DALL-E 2 can take simple natural language descriptions and turn them into realistic images or artwork. The technology, designed to enhance visual expression as well as teach humans how AI sees our world, is described in this YouTube video — where you’ll get to see what art of a koala bear riding a motorcycle looks like.
“With the limited tools that we have and a production budget of zero, because this is a side project, we’ve tried to find creative ways to make music videos,” Colker said.
After shooting previous videos on an iPhone for fun, Colker and King wanted to use animation for “Moment,” a song about the many chapters of human life.

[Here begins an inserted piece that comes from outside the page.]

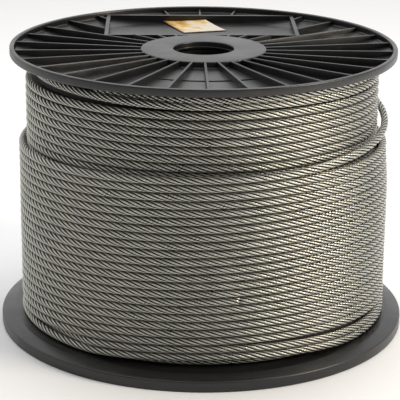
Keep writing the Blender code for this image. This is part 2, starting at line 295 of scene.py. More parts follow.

Using DALL-E 2, Colker would type in such things as “cyberpunk painting of teenager with blue hair hanging out with mom and dad.” The system would generate images to match those criteria, ultimately providing a single frame in a colorful video that features more than 200 separate “paintings” stitched together by Colker.
“It was a fun moment to bring together my two worlds of tech and AI and also music,” Colker said.
In the age of Instagram, TikTok and tech of all kinds, the rapid-fire imagery of Colker’s creation seems to make sense, even if it does feel like a strange evolution from the heyday of MTV and cinematic music videos that defined a generation, from “Thriller” to “Smells Like Teen Spirit” and so on.
But as a part-time creative, Colker said he doesn’t have tens of thousands of dollars to hire a professional illustrator or creative house to generate his imagery. And he sees the technology as a breakthrough akin to the iPhone 15 years ago, and how it has enabled people to create incredible photography with a device in their pocket.
“It unlocks a whole new world of creativity that is trapped in people’s minds, who deserve to have their art seen but they don’t have the production budgets that other folks do,” Colker said of DALL-E 2. “I think that’s really powerful.”
Time to update those lyrics from the hit that hyped MTV …
AI thrilled the video star,
In my mind and in my car,
We can’t rewind, we’ve gone too far.